Lima es hoy la ciudad serrana más grande del Perú. De la cuarentena de distritos, a excepción de tres o cuatro, todos los restantes fueron ocupados por habitantes de todo el territorio, mayoritariamente andinos del norte, centro y sur. Ahí están copados por peruanos inmigrantes: San Juan de Lurigancho, Los Olivos, San Martín de Porres, Ventanilla, San Cosme, San Cristóbal, Villa María del Triunfo, Puente Piedra, Santa Anita, Villa El Salvador, Ate y tantos otros, a excepción de una media docena de viejos distritos tradicionales y dos o tres barrios exclusivos, a los que también se han integrado no pocos de los exitosos denominados, peyorativamente, provincianos, como si Lima no fuese, igualmente una provincia.
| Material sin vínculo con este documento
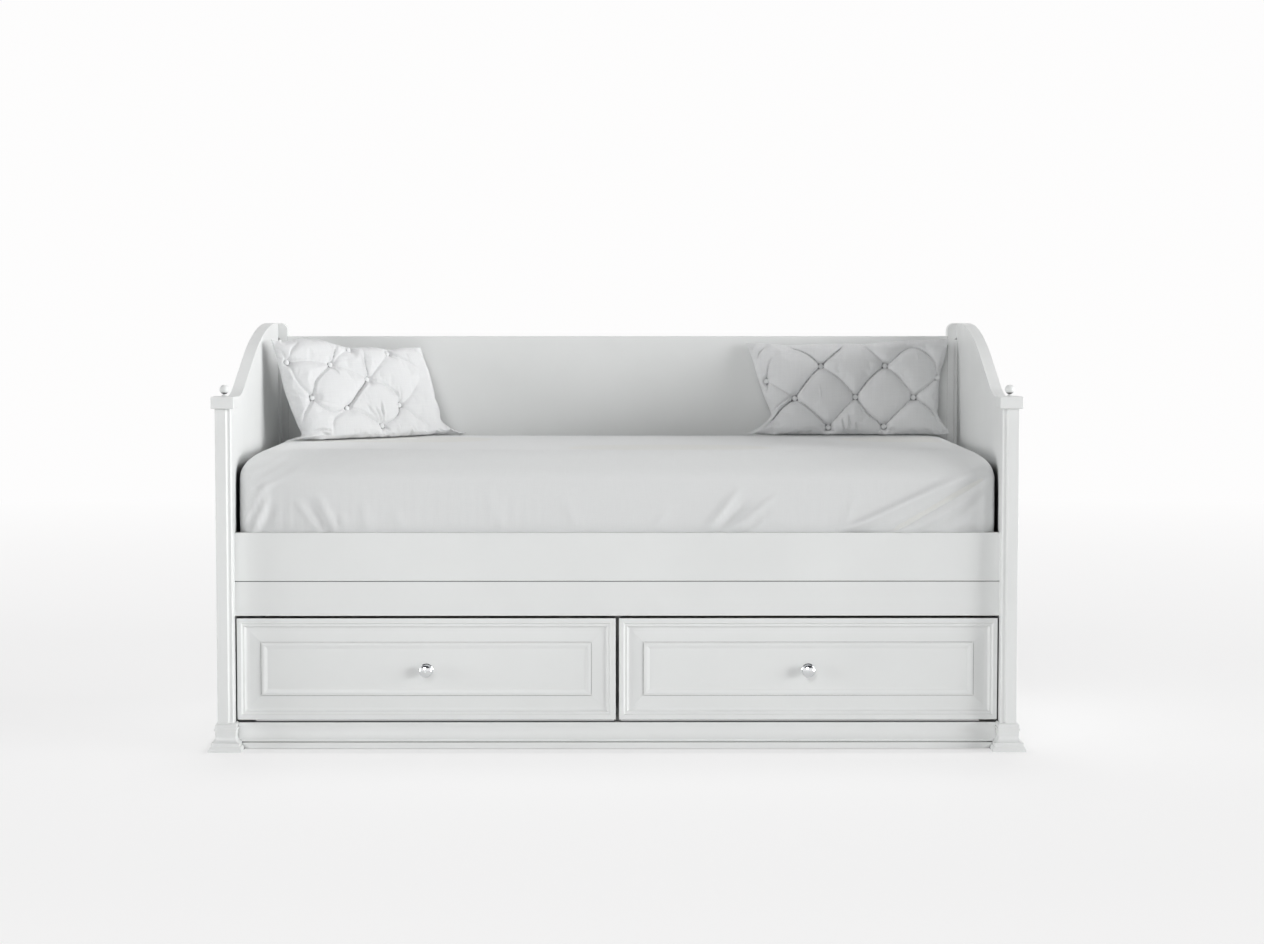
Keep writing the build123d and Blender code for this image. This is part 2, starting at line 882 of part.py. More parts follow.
def drawer_front():
    """Right drawer front: one board with a mitred frame moulding round a raised panel."""
    low_x = drawer_inner_x
    high_x = drawer_outer_x
    low_z = drawer_front_low
    high_z = drawer_front_high
    mid_z = (low_z + high_z) / 2
    half = drawer_front_height / 2
    low_y = rail_front_y - overrun
    high_y = rail_rear_y + overrun

    upright = along_z(panel_profile(low_x, 1), low_z, high_z)
    end_mitre = Polyline((low_x, low_z), (low_x + half, mid_z), (low_x, high_z), (low_x, low_z))
    upright &= along_y(end_mitre, low_y, high_y)
    face = Plane.YZ.offset(low_x) * turned_profile(low_z, 1)
    lying = extrude(face, amount=high_x - low_x, dir=(1, 0, 0))
    long_mitre = Polyline(
        (low_x, low_z),
        (high_x, low_z),
        (high_x - half, mid_z),
        (low_x + half, mid_z),
        (low_x, low_z),
    )
    lying &= along_y(long_mitre, low_y, high_y)
    other_upright = mirror(upright, about=Plane.YZ.offset(drawer_middle_x))
    other_lying = mirror(lying, about=Plane.XY.offset(mid_z))
    board = upright + other_upright + lying + other_lying
    screw = knob_screw_radius + screw_clearance
    return board - rod_y(low_y, high_y, drawer_middle_x, knob_z, screw)


def drawer_box_front():
    """Inner front of the drawer box, grooved for the bottom."""
    board = block(
        box_inner_x + drawer_board_thickness,
        box_outer_x - drawer_board_thickness,
        box_front_y,
        box_front_y + drawer_board_thickness,
        box_low,
        box_high,
    )
    screw = knob_screw_radius + screw_clearance
    board -= rod_y(box_front_y - overrun, box_rear_y, drawer_middle_x, knob_z, screw)
    return board - bottom_groove()


def bottom_groove():
    """The room that the drawer bottom takes in the boards around it."""
    low = box_low + drawer_bottom_raise - joint_clearance
    reach = drawer_board_thickness - drawer_groove_depth - joint_clearance
    return block(
        box_inner_x + reach,
        box_outer_x - reach,
        box_front_y + reach,
        box_rear_y + overrun,
        low,
        low + drawer_bottom_thickness + 2 * joint_clearance,
    )


def drawer_side(x_low):
    """One side of the right drawer box."""
    high_x = x_low + drawer_board_thickness
    side = block(x_low, high_x, box_front_y, box_rear_y, box_low, box_high)
    side = fillet(side.edges().filter_by(Axis.Y).group_by(Axis.Z)[-1], edge_round)
    return side - bottom_groove()


def drawer_back():
    """Back of the right drawer box, standing on the bottom."""
    return block(
        box_inner_x + drawer_board_thickness,
        box_outer_x - drawer_board_thickness,
        box_rear_y - drawer_board_thickness,
        box_rear_y,
        box_low + drawer_bottom_raise + drawer_bottom_thickness,
        box_high,
    )


def drawer_bottom():
    """Thin bottom slid into the grooves from behind."""
    reach = drawer_board_thickness - drawer_groove_depth
    low = box_low + drawer_bottom_raise
    return block(
        box_inner_x + reach,
        box_outer_x - reach,
        box_front_y + reach,
        box_rear_y,
        low,
        low + drawer_bottom_thickness,
    )


def knob():
    """Turned chrome knob: flat rose, slim neck and a broad head with a crowned face."""
    face_y = rail_front_y + panel_cove_depth - panel_slope_rise - panel_bead_rise + panel_fall_depth
    head = knob_projection - knob_face_crown
    rim = head - knob_rim_height
    under = rim - knob_under_height
    outline = Polyline(
        (0, knob_projection),
        (0, 0),
        (knob_rose_radius, 0),
        (knob_rose_radius, knob_rose_height / 2),
        (knob_rose_radius - knob_rose_height / 2, knob_rose_height),
        (knob_neck_radius, knob_rose_height),
        (knob_neck_radius, under),
    )
    swell = ThreePointArc(
        (knob_neck_radius, under),
        ((knob_neck_radius + knob_radius) / 2 + edge_round, (under + rim) / 2 - edge_round),
        (knob_radius, rim),
    )
    edge = Line((knob_radius, rim), (knob_radius, head))
    crown = dome_arc(knob_radius, head, knob_face_crown)
    turned = revolve(Plane.XZ * make_face(outline + swell + edge + crown), axis=Axis.Z)
    hole = knob_screw_radius + joint_clearance
    turned -= rod_z(-overrun, knob_screw_engagement + joint_clearance, 0, 0, hole)
    return Pos(drawer_middle_x, face_y, knob_z) * Rot(X=90) * turned


def knob_screw():
    """Machine screw from inside the drawer into the knob."""
    face_y = rail_front_y + panel_cove_depth - panel_slope_rise - panel_bead_rise + panel_fall_depth
    tip = face_y - knob_screw_engagement
    seat = box_front_y + drawer_board_thickness
    shank = rod_y(tip, seat, drawer_middle_x, knob_z, knob_screw_radius)
    return shank + rod_y(seat, seat + screw_head_height, drawer_middle_x, knob_z, screw_head_radius)


def crowned_slab(swell, high):
    """A mattress shape: upright sides, rounded corners and a rounded crown, from lofted layers."""
    layers = [(mattress_low, 0)]
    for i in range(crown_layers + 1):
        turn = radians(90) * i / crown_layers
        inset = crown_width * (1 - cos(turn))
        layers.append((high - crown_height + crown_height * sin(turn), inset))
    outlines = []
    for z, inset in layers:
        length = mattress_length - 2 * inset + 2 * swell
        width = mattress_width - 2 * inset + 2 * swell
        corner = mattress_corner_radius + inset / 2 + swell
        outlines.append(Pos(0, mattress_y, z) * RectangleRounded(length, width, corner))
    return loft(outlines, ruled=True)


def mattress():
    """The mattress core."""
    return crowned_slab(0, mattress_high)


def fitted_sheet():
    """Sheet drawn over the mattress, open underneath."""
    inner = crowned_slab(soft_clearance, mattress_high + soft_clearance)
    return crowned_slab(soft_clearance + sheet_thickness, sheet_high) - inner


def pillow_layer(corner_x, corner_z, side_pinch, top_pinch, y):
    """Four arcs through the corners of a pillow, hollow or full between them."""
    left = corner_x - side_pinch
    top = corner_z - top_pinch
    outline = (
        ThreePointArc((-corner_x, -corner_z), (0, -top), (corner_x, -corner_z))
        + ThreePointArc((corner_x, -corner_z), (left, 0), (corner_x, corner_z))
        + ThreePointArc((corner_x, corner_z), (0, top), (-corner_x, corner_z))
        + ThreePointArc((-corner_x, corner_z), (-left, 0), (-corner_x, -corner_z))
    )
    return Plane.XZ.offset(y) * make_face(outline)


def pillow_half():
    """Front half of a pillow, from the seam round its edge to its crown."""
    inset_shares = (0.0, 0.075, 0.20, 0.38, 0.62)
    pinch_shares = (1.0, 0.55, 0.1, -0.25, -0.3)
    depth_shares = (0.0, 0.42, 0.72, 0.92, 1.0)
    layers = []
    for inset_share, pinch_share, depth_share in zip(inset_shares, pinch_shares, depth_shares):
        layers.append(
            pillow_layer(
                pillow_width / 2 - inset_share * pillow_height / 2,
                pillow_height / 2 * (1 - inset_share),
                pillow_side_pinch * pinch_share,
                pillow_top_pinch * pinch_share,
                pillow_thickness / 2 * depth_share,
            )
        )
    return loft(layers)


def tuft_places():
    """Button places on the face of a pillow, a diamond grid inside its margins."""
    places = []
    rows = int(pillow_height / tuft_pitch) + 2
    columns = int(pillow_width / tuft_pitch) + 2
    for row in range(-rows, rows + 1):
        for column in range(-2 * columns, 2 * columns + 1):
            if (row + column) % 2:
                continue
            x = tuft_side_offset + column * tuft_pitch / 2
            z = -tuft_drop + row * tuft_pitch / 2
            inside_x = abs(x) < pillow_width / 2 - pillow_side_pinch - tuft_edge_margin
            inside_z = abs(z) < pillow_height / 2 - tuft_edge_margin
            if inside_x and inside_z:
                places.append((x, z))
    return places


def tuft_cone(x, z):
    """The hollow that a pulled button leaves in the front of a pillow."""
    low_radius = pillow_button_radius + soft_clearance
    cone = Cone(low_radius, tuft_flare_radius, tuft_flare_height)
    return Pos(x, -tuft_seat - tuft_flare_height / 2, z) * Rot(X=90) * cone


def channel_wedge(offset, rising):
    """A straight sewn channel at 45 degrees across the front of a pillow."""
    lean = 1 if rising else -1
    reach = pillow_width
    across = (sin(radians(45)), 0, -lean * sin(radians(45)))
    along = (sin(radians(45)), 0, lean * sin(radians(45)))
    start = (offset - reach * along[0], 0, -reach * along[2])
    plane = Plane(origin=start, x_dir=across, z_dir=along)
    outward = -1 if plane.y_dir.Y > 0 else 1
    tip = outward * channel_seat
    mouth = outward * (channel_seat + channel_flare_height)
    outline = Polyline(
        (0, tip), (channel_flare_width, mouth), (-channel_flare_width, mouth), (0, tip)
    )
    return extrude(plane * make_face(outline), amount=2 * reach, dir=along)


def pillow():
    """A whole pillow in its own frame: width along X, height along Z, tufted face towards -Y."""
    front = pillow_half()
    cut = None
    for x, z in tuft_places():
        cone = tuft_cone(x, z)
        cut = cone if cut is None else cut + cone
    reach = int(pillow_width / tuft_pitch) + 1
    for k in range(-reach, reach + 1):
        for rising in (True, False):
            lean = 1 if rising else -1
            offset = tuft_side_offset + lean * tuft_drop + k * tuft_pitch
            if abs(offset) < (pillow_width + pillow_height) / 2:
                cut += channel_wedge(offset, rising)
    return (front - cut) + mirror(front, about=Plane.XZ)


def pillow_buttons():
    """Covered buttons at the bottom of every tuft."""
    rise = pillow_button_crown
    dome = dome_arc(pillow_button_radius, 0, rise)
    rest = Polyline((0, rise), (0, 0), (pillow_button_radius, 0))
    button = revolve(Plane.XZ * make_face(dome + rest), axis=Axis.Z)
    out = []
    for x, z in tuft_places():
        out.append(Pos(x, -tuft_seat - soft_clearance, z) * Rot(X=90) * button)
    return out


def seat_pillow(yaw_deg, tilt_deg, toward_left):
    """A pillow and its buttons, leant back, turned and set against what holds them."""
    turn = Rot(Z=yaw_deg) * Rot(X=-tilt_deg)
    body = turn * pillow()
    box = body.bounding_box()
    if toward_left:
        shift_x = -half_inner + pillow_touch - box.min.X
    else:
        shift_x = half_inner - right_pillow_end_gap - box.max.X
    shift_y = back_face_y - pillow_touch - box.max.Y
    shift_z = sheet_high + soft_clearance - box.min.Z
    place = Pos(shift_x, shift_y, shift_z)
    return place * body, [place * turn * button for button in pillow_buttons()]


def whole(pieces):
    """One node that holds several separate solids."""
    return Compound(children=list(pieces))


def build_nodes():
    """Every piece of the bed by name."""
    right_feet = [
        foot_block(post_front_y, post_rear_y, True),
        foot_block(back_face_y, rear_y, False),
    ]
    left_feet = [opposite(foot) for foot in right_feet]
    feet = right_feet + left_feet

    nodes = {}
    pairs = {
        "front_post": front_post(),
        "post_cap": post_cap(),
        "ball_finial": ball_finial(),
        "rear_post": rear_post(),
        "front_foot": right_feet[0],
        "rear_foot": right_feet[1],
        "side_panel": side_panel(right_feet),
        "side_plinth": side_plinth(right_feet),
        "corner_bead": corner_bead(),
    }
    fixed_outer, middle_outer, moving_outer = runner_members(half_inner, -1)
    fixed_inner, middle_inner, moving_inner = runner_members(divider_thickness / 2, 1)
    pairs["runner_fixed"] = whole([fixed_outer, fixed_inner])
    pairs["runner_middle"] = whole([middle_outer, middle_inner])
    pairs["runner_drawer"] = whole([moving_outer, moving_inner])
    pairs["drawer_front"] = drawer_front()
    pairs["drawer_box_front"] = drawer_box_front()
    pairs["drawer_inner_side"] = drawer_side(box_inner_x)
    pairs["drawer_outer_side"] = drawer_side(box_outer_x - drawer_board_thickness)
    pairs["drawer_back"] = drawer_back()
    pairs["drawer_bottom"] = drawer_bottom()
    pairs["knob"] = knob()
    pairs["knob_screw"] = knob_screw()
    for name, part in pairs.items():
        nodes["right_" + name] = part
        nodes["left_" + name] = opposite(part)

    nodes["back_panel"] = back_panel()
    nodes["top_front_board"] = top_front_board()
    nodes["lower_front_board"] = lower_front_board()
    nodes["front_plinth"] = front_plinth([feet[0], feet[2]])
    nodes["rear_rail"] = rear_rail([feet[1], feet[3]])
    nodes["front_slat_bearer"] = front_bearer()
    nodes["rear_slat_bearer"] = rear_bearer()
    nodes["centre_beam"] = centre_beam()
    nodes["slats"] = whole(slats())
    nodes["centre_divider"] = centre_divider()
    nodes["divider_glides"] = whole(divider_glides())
    nodes["bed_bolts"] = whole(bed_bolts())
    nodes["barrel_nuts"] = whole(barrel_nuts())
    nodes["mattress"] = mattress()
    nodes["fitted_sheet"] = fitted_sheet()
    right_body, right_buttons = seat_pillow(0, pillow_tilt_deg, False)
    left_body, left_buttons = seat_pillow(left_pillow_yaw_deg, left_pillow_tilt_deg, True)
    nodes["right_pillow"] = right_body
    nodes["right_pillow_buttons"] = whole(right_buttons)
    nodes["left_pillow"] = left_body
    nodes["left_pillow_buttons"] = whole(left_buttons)
    return nodes


os.makedirs("parts", exist_ok=True)
for node_name, node_part in build_nodes().items():
    export_step(node_part, "parts/" + node_name + ".step")
print("travel of each drawer", drawer_travel, "overall depth", overall_depth)
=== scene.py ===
# %% [markdown]
# A painted storage daybed with a sheeted mattress and two tufted pillows.
# The wooden pieces, knobs and runners come ready made as a fixed frame, in metres, and
# this lesson gives them their finishes. The soft things are modelled here: each is a
# surface worked out with numpy from a few real sizes and from the frame's own places.

# %% Load the frame
import json
import math

import bmesh
import bpy
import numpy as np
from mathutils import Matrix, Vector


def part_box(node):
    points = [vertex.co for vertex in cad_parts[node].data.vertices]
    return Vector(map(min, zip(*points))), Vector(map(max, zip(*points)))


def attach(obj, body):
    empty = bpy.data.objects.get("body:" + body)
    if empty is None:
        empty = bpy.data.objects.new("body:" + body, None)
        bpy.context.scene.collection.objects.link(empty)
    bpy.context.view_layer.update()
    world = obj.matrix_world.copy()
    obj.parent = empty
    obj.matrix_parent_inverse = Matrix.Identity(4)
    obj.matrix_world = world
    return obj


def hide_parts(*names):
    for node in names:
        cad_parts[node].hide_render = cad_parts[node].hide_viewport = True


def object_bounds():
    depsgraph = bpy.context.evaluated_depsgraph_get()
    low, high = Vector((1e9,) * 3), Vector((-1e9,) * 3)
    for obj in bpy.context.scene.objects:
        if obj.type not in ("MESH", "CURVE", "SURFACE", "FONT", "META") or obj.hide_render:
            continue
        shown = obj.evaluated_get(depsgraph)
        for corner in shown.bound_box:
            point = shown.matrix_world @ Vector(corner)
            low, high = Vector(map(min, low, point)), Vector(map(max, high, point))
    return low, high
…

Los empingorotados apellidos de la vieja nobleza limeña, fueron sucesivamente desapareciendo de su veterana exclusividad. Ya no es extraño, en nuestros días, tropezar con miles o millones de peruanos de apellidos combinados, entre paternos y maternos, producto de la simbiosis humana: paternal y maternal, derivada del entroncamiento, consciente o inconscientemente dentro de la imparable explosión humana y la fusión étnica.
El cambio se inició, sin ninguna duda, con la masiva migración de los peruanos que sólo eran tales por haber nacido en ese otro Perú, en cuyo ámbito aún se puede comprobar la existencia de todas las etapas de la Historia, y que en él, obligatoriamente cantaban el Himno Nacional, cuyas estrofas originales hasta fueron modificadas por repentinos y tardíos arrepentimientos, ya se anuncia que igualmente será modificado el Escudo Nacional, y no faltaron algunos desaprensivos personajes que insinuaron el cambio de los colores de la Bandera.
Convertida la Capital, durante doscientos años, en una suerte de “sueño limeño”, y en la que, creyendo encontrar a la panacea de sus sempiternos y dramáticos problemas sociales insolutos, los olvidados y despreciados habitantes del llamado “Perú profundo”, sin proponérselo, se convirtieron en conquistadores de la despótica Capital y en sustitutos de los, antes, “criollos de pura cepa”, que paulatinamente han sido desplazados, casi en todos los frentes. Los poderes públicos, sempiternamente reservados, exclusivamente para empingorotados personajes de las llamadas clases sociales, dueños de fortunas, hacendados, banqueros y bufetes de connotados estudios abogadiles, al servicio de las altas clases sociales, y los programados feroces golpismos ejercitados por profesionales conspiradores, acabaron por pasar al extremo integrado por representativos de clases sociales populares, aun cuando ex abruptamente, sin embargo inevitable.
Capturados casi todos los escenarios: políticos, judiciales, televisivos y hasta empresariales, por peruanos otrora desplazados, discriminados y segregados, hoy exhiben otra imagen de tipo integracionista, aun cuando, con similares defectos y cuestionables conductas, heredadas, no por eso justificables. Así, las nuevas corrientes político-sociales, si bien han tomado la posta de la dirección del país, no renunciaron, sin embargo, a la condenable herencia que parece hallarse en la sangre y los tuétanos.